В то время подобные мысли казались мне чудовищными. Невзирая на все, что я перевидал и пережил, во мне еще глубоко коренились прежние понятия о чести и верности. И все-таки — вам может показаться это странным — я думал: в совете такой женщины, как она, умной, искренней, немки до мозга костей, не может быть ничего бесчестного.
Эльфрида Вальсроде была горда своим Гансом, который отказался выполнить ронявший его человеческое достоинство приказ стать палачом. Пусть она и пребывала в неведении, чем все это кончилось, но Ганс, говорила она, поступил по совести, как человек волевой, так, как она и ждала от него. Я не решился рассказать ей, что Ганс дважды был готов перейти к русским и что оба раза я ему помешал.
Эльфрида попросила меня со всеми подробностями повторить историю ареста Ганса.
Я еще не закончил рассказа, когда в комнату вошел профессор Вальсроде. Эльфрида сделала мне знак — отец, дескать, не должен знать о нашем разговоре.
Профессор — высокий, плотный человек — сердечно поздоровался со мной, тотчас поинтересовался характером моего ранения и распорядился в честь гостя принести к столу бутылку вина, чуть ли не последнюю, — как он заверил, — и даже предложил мне сигару. Пришлось рассказывать о зимней кампании на Востоке.
— Прошло три недели. К Эльфриде я все это время не заходил. Меня угнетала неизвестность о судьбе Ганса Шпербера. Я написал Альберту Мергесу, но ответа еще не получил.

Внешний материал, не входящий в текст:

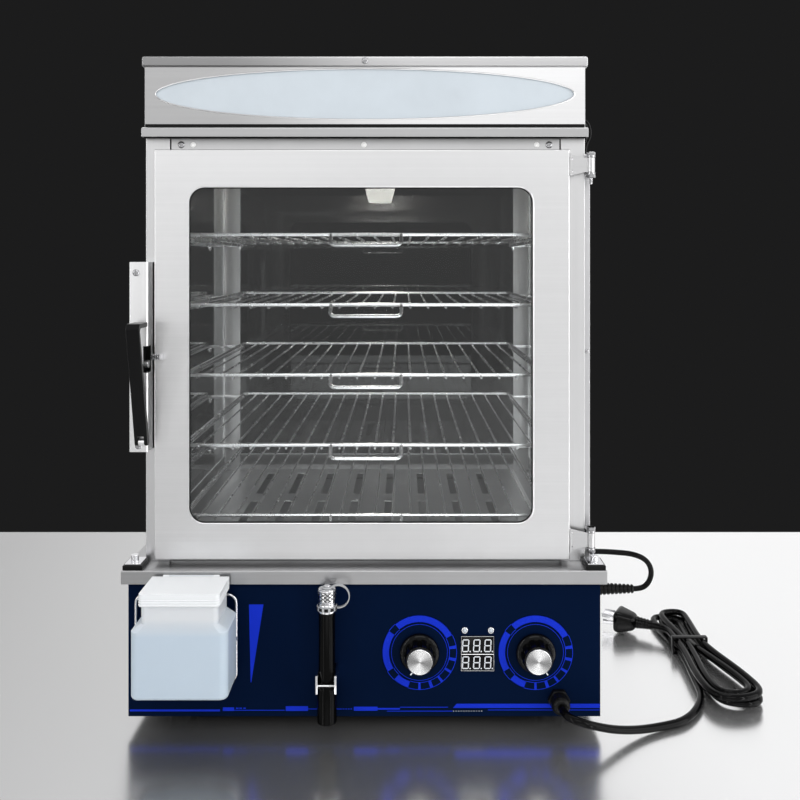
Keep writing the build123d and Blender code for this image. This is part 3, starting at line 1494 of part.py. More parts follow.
# Mains gland: hexagon against the panel and a domed nut, with a neck behind
gland_tip_y = panel_y - gland_length
with BuildPart() as mains_gland:
    with BuildSketch(Plane.XZ.offset(-panel_y)):
        with Locations((gland_x, gland_z)):
            RegularPolygon(gland_hex_radius, 6)
    extrude(amount=gland_hex_height)
    with BuildSketch(Plane.XZ.offset(-panel_y)):
        with Locations((gland_x, gland_z)):
            Circle(gland_dome_radius)
    extrude(amount=gland_length)
    chamfer(mains_gland.faces().sort_by(Axis.Y)[0].edges(), length=gland_dome_chamfer)
    with BuildSketch(Plane.XZ.offset(-panel_y)):
        with Locations((gland_x, gland_z)):
            Circle(gland_neck_radius)
    extrude(amount=-gland_neck_length)
mains_gland.part.label = "mains_gland"
export_step(mains_gland.part, "parts/mains_gland.step")

# Hank: the loops lie the same way. It spirals in on the lower layer, climbs along
# one run, and spirals out on the upper layer. Each pass is drawn in at the waist.
lower_z = cord_radius + hank_floor_gap
upper_z = lower_z + hank_layer


def hank_point(along, across, height):
    """A point in the hank's own directions, along its length and across it."""
    turn = radians(hank_front_turn if along < 0 else hank_back_turn)
    return (
        hank_x - along * sin(turn) + across * cos(turn),
        hank_y + along * cos(turn) + across * sin(turn),
        height,
    )


# One row for each pass: its side of the hank, how far it lies inside the outer
# lobe, its place at the waist, and its height at the start and the end
inner_waist = hank_waist_step / 2
outer_waist = 1.5 * hank_waist_step
hank_passes = [
    (-1, 0, outer_waist, lower_z, lower_z),
    (1, 0.5 * hank_step, outer_waist, lower_z, lower_z),
    (-1, hank_step, inner_waist, lower_z, lower_z),
    (1, 1.5 * hank_step, inner_waist, lower_z, upper_z),
    (-1, hank_step, inner_waist, upper_z, upper_z),
    (1, 0.5 * hank_step, outer_waist, upper_z, upper_z),
    (-1, 0, outer_waist, upper_z, upper_z),
]
hank_points = []
hank_radii = []
last_pass = len(hank_passes) - 1
for number, (side, inset, waist, start_z, end_z) in enumerate(hank_passes):
    to_back = number % 2 == 0
    heading = 1 if to_back else -1
    front = (hank_front_length, hank_front_lobe - inset)
    back = (hank_back_length, hank_back_lobe - inset)
    start_length, start_lobe = front if to_back else back
    end_length, end_lobe = back if to_back else front
    stations = [
        (-start_length - start_lobe, start_lobe, start_z, "lobe"),
        (-0.8 * start_length, start_lobe, start_z, "run"),
        (-0.2 * start_length, waist, start_z + 0.2 * (end_z - start_z), "run"),
        (0.2 * end_length, waist, start_z + 0.8 * (end_z - start_z), "run"),
        (0.8 * end_length, end_lobe, end_z, "run"),
        (end_length + end_lobe, end_lobe, end_z, "lobe"),
    ]
    if number == 0:
        stations = stations[1:]
    if number == last_pass:
        stations = stations[:4]
    for along, across, height, kind in stations:
        hank_points.append(hank_point(heading * along, side * across, height))
        hank_radii.append(kind)
tangents = [0]
for index in range(1, len(hank_points) - 1):
    before = (Vector(*hank_points[index]) - Vector(*hank_points[index - 1])).length
    after = (Vector(*hank_points[index + 1]) - Vector(*hank_points[index])).length
    if hank_radii[index] == "lobe":
        tangents.append(0.497 * (after if hank_radii[index + 1] == "lobe" else before))
    else:
        tangents.append(0.3 * min(before, after))
corner_radii = []
for index in range(1, len(hank_points) - 1):
    before = Vector(*hank_points[index]) - Vector(*hank_points[index - 1])
    after = Vector(*hank_points[index + 1]) - Vector(*hank_points[index])
    turn = radians(before.get_angle(after))
    corner_radii.append(tangents[index] / tan(turn / 2))
with BuildPart() as mains_hank:
    with BuildLine() as hank_path:
        FilletPolyline(*hank_points, radius=corner_radii)
    with BuildSketch(Plane(origin=hank_path.line @ 0, z_dir=hank_path.line % 0)):
        RegularPolygon(cord_radius, 6)
    sweep(path=hank_path.line)
mains_hank.part.label = "mains_hank"
export_step(mains_hank.part, "parts/mains_hank.step")

samples = [hank_path.line @ (n / 900) for n in range(901)]
least_gap = min(
    (samples[i] - samples[j]).length - 2 * cord_radius
    for i in range(0, 901)
    for j in range(i + 25, 901)
)
print(
    "hank length",
    round(hank_path.wire().length),
    "least gap to itself",
    round(least_gap, 2),
    "least radius",
    round(min(corner_radii), 1),
)

# Tie round the waist
tie_half = outer_waist + cord_radius + 2 * tie_gap
tie_bottom_z = lower_z - cord_radius - tie_gap
tie_top_z = upper_z + cord_radius + tie_gap
with BuildPart() as lead_tie:
    tie_origin = (hank_x + tie_shift, hank_y - tie_width / 2, (tie_bottom_z + tie_top_z) / 2)
    with BuildSketch(Plane(origin=tie_origin, x_dir=(1, 0, 0), z_dir=(0, 1, 0))):
        Rectangle(2 * (tie_half + tie_sheet), tie_top_z - tie_bottom_z + 2 * tie_sheet)
        Rectangle(2 * tie_half, tie_top_z - tie_bottom_z, mode=Mode.SUBTRACT)
    extrude(amount=tie_width)
lead_tie.part.label = "lead_tie"
export_step(lead_tie.part, "parts/lead_tie.step")

# Free stretch of the lead from the gland to the hank
hank_start = hank_path.line @ 0
hank_in = hank_path.line % 0
lead_join = hank_start - hank_in * 24
lead_points = [
    (gland_x, gland_tip_y, gland_z),
    (gland_x, gland_tip_y - 8.5, gland_z),
    (gland_x + 6, gland_tip_y - 17.5, gland_z - 1.5),
    (gland_x + 17, gland_tip_y - 21, gland_z - 4),
    (231, -228, 21.5),
    (252, -217, 13),
    (277, -204, 6.4),
    (303, -193, cord_radius + 0.2),
    (328, -183, cord_radius + 0.2),
    (349, -160, cord_radius + 0.8),
    tuple(lead_join),
    tuple(hank_start),
]
lead_radii = tube_radii(lead_points)
with BuildPart() as mains_lead:
    with BuildLine() as lead_path:
        FilletPolyline(*lead_points, radius=lead_radii)
    with BuildSketch(Plane(origin=lead_path.line @ 0, z_dir=lead_path.line % 0)):
        Circle(cord_radius)
    sweep(path=lead_path.line)
mains_lead.part.label = "mains_lead"
export_step(mains_lead.part, "parts/mains_lead.step")
print("lead radii", [round(r, 1) for r in lead_radii])
report_tube(
    "mains lead", lead_points, lead_radii, cord_radius, mains_lead.part, lead_path.wire().length
)

# Plug lying on the floor with three flat blades, and the tail from the hank to it
plug_x = 355
plug_y = 35
plug_lift = 15
plug_back = Vector(plug_x, plug_y, plug_lift)
plug_heading = Vector(-26, 14, 0).normalized()
plug_length = 46
plug_relief_length = 18
plug_relief_radius = 6.5
plug_width = 37
plug_height = 29
plug_corner = 9
blade_length = 17
blade_width = 6.3
blade_sheet = 1.6
blade_spread = 13.7
hank_end = hank_path.line @ 1
hank_out = hank_path.line % 1
tail_points = [
    tuple(hank_end),
    tuple(hank_end + hank_out * 11),
    (369.5, 24, 14.8),
    tuple(plug_back - plug_heading * 9),
    tuple(plug_back),
]
tail_radii = tube_radii(tail_points)
with BuildPart() as mains_tail:
    with BuildLine() as tail_path:
        FilletPolyline(*tail_points, radius=tail_radii)
    with BuildSketch(Plane(origin=tail_path.line @ 0, z_dir=tail_path.line % 0)):
        Circle(cord_radius)
    sweep(path=tail_path.line)
mains_tail.part.label = "mains_tail"
export_step(mains_tail.part, "parts/mains_tail.step")
print("tail radii", [round(r, 1) for r in tail_radii])
report_tube(
    "mains tail", tail_points, tail_radii, cord_radius, mains_tail.part, tail_path.wire().length
)

plug_side = (-plug_heading.Y, plug_heading.X, 0)
with BuildPart() as mains_plug:
    with BuildSketch(Plane(origin=plug_back, x_dir=plug_side, z_dir=plug_heading)):
        Circle(plug_relief_radius)
    extrude(amount=plug_relief_length)
    with BuildSketch(
        Plane(
            origin=plug_back + plug_heading * plug_relief_length,
            x_dir=plug_side,
            z_dir=plug_heading,
        )
    ):
        RectangleRounded(plug_width - 12, plug_height - 9, plug_corner - 3)
    with BuildSketch(
        Plane(
            origin=plug_back + plug_heading * (plug_length - 12),
            x_dir=plug_side,
            z_dir=plug_heading,
        )
    ):
        RectangleRounded(plug_width, plug_height, plug_corner)
    loft()
    with BuildSketch(
        Plane(
            origin=plug_back + plug_heading * (plug_length - 12),
            x_dir=plug_side,
            z_dir=plug_heading,
        )
    ):
        RectangleRounded(plug_width, plug_height, plug_corner)
    extrude(amount=12)
    with BuildSketch(
        Plane(
            origin=plug_back + plug_heading * plug_length,
            x_dir=plug_side,
            z_dir=plug_heading,
        )
    ):
        with Locations((-blade_spread / 2, 4)):
            Rectangle(blade_sheet, blade_width, rotation=30)
        with Locations((blade_spread / 2, 4)):
            Rectangle(blade_sheet, blade_width, rotation=-30)
        with Locations((0, -6.3)):
            Rectangle(blade_sheet, blade_width)
    extrude(amount=blade_length)
mains_plug.part.label = "mains_plug"
export_step(mains_plug.part, "parts/mains_plug.step")
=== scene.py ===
# %% [markdown]
# # A dumpling steamer, dressed step by step
# The imported model is the fixed frame: every piece below sits on its bodies and in
# its metres. This first cell loads it.

# %% Load the frame
import bpy
import json
from math import atan2, cos, degrees, hypot, pi, radians, sin
from mathutils import Matrix, Vector
from mathutils.bvhtree import BVHTree


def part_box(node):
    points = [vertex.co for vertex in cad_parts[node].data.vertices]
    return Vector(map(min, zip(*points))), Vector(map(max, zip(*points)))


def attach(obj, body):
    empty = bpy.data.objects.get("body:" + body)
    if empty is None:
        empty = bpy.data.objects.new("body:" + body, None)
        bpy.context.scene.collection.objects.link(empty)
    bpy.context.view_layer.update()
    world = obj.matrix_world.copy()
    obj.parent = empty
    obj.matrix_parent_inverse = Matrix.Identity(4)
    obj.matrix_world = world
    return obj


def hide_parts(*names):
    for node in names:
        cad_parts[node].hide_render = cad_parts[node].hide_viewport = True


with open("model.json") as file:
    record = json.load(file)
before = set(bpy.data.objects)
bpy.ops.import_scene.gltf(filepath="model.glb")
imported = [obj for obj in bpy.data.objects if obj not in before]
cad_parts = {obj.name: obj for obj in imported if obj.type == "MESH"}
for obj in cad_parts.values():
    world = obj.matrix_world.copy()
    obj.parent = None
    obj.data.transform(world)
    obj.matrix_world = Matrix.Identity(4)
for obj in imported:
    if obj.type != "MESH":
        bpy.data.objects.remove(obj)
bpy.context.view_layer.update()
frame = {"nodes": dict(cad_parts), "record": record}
nodes = frame["nodes"]

# %% [markdown]
# ## Camera
# The photograph is taken square to the front, from the height of the upper shelves.
# Upright edges stay upright, so the camera looks level, and a lens shift frames the
# base without tilting it.

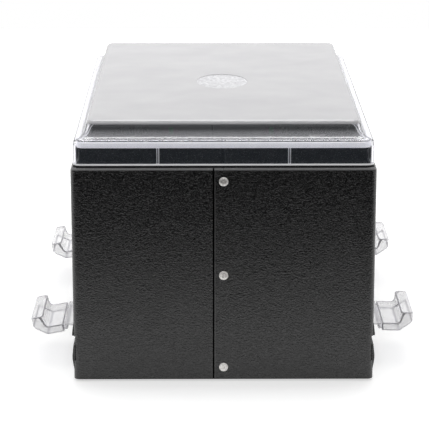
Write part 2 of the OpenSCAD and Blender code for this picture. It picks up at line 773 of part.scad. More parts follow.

За эти дни и недели, пока заживала моя рана, у меня было предостаточно времени как следует продумать все наши разговоры с Эльфридой Вальсроде. Удручающая картина, которую представлял собой Берлин, подавленное настроение людей, неприкрытое возмущение войной, высказываемое теми, кто тебе доверял, — все это подтвердило и углубило новое направление моих мыслей.
В одно прекрасное утро я получил открытку с единственной строчкой: «Прошу вас, зайдите ко мне. Ваша Эльфрида Вальсроде». В тот же день я был у нее.
Она встретила меня без единого слова. Только уже в комнате обратилась ко мне с вопросом: «Вы действительно не знали, что Ганса нет?»
Теперь я заметил, что она вся в черном. Очевидно, я вдруг сильно побелел, так как она только кивнула и отвернулась.
Родители Ганса получили письмо. Эльфрида протянула его мне. Я прочел:
«Многоуважаемый господин Шпербер!
Мне выпала неприятная обязанность известить вас, что сын Ваш Ганс Шпербер, ефрейтор 3-го батальона 163-го пехотного полка, умер 23 декабря 1941 года на Востоке, на подступах к Москве.
С соболезнованием
Эльфрида стояла у окна, спиной ко мне. Она не плакала, она смотрела вниз, на улицу. Вдруг резко повернулась. Я прошептал в смятении:
«Я действительно ничего не знал!»
Она подошла ближе, спросила:
«Скажите прямо, что вы думаете об этом письме?»
«Оно очень… очень странно сформулировано!»
«Да, по-моему тоже. Ничего о героической смерти за фюрера и народ, ведь обычно так это сообщается, правда? Двадцать третьего декабря он был еще под арестом?»
Я догадывался, что обер-лейтенант Тамм выполнил угрозу, но не решался высказать вслух догадку, ставшую уже уверенностью. Она заметила мое смятение и подошла еще ближе.
«Вы что-то утаиваете от меня? Почему?»
«Фройляйн Вальсроде, боюсь, что его застрелили».
Она молча смотрела на меня. Губы у нее дрожали, но она сдерживалась. Медленно опустилась в кресло, тихо произнесла:
«Быть может, расскажете?»
Я все рассказал. И то, что Ганс назвал свой дневник завещанием. Она сидела передо мной, глаза ее были закрыты, но она не плакала.
Когда я кончил, наступило долгое молчание. Потом она встала, взглянула на меня, сказала:
«Благодарю вас, дорогой друг! Благодарю!» — прошла мимо и вышла из комнаты.
Я ждал. Она не вернулась. Ждал долго. Никто не приходил.
Тогда я тихо, на цыпочках, вышел из комнаты и из дома.
— Прошло еще несколько недель. Эльфрида не давала о себе знать. О смерти Ганса я получил подтверждение и от Альберта Мергеса. Он прислал открытку, в ней была строчка: «Да, Ганса больше нет, и Тамма тоже».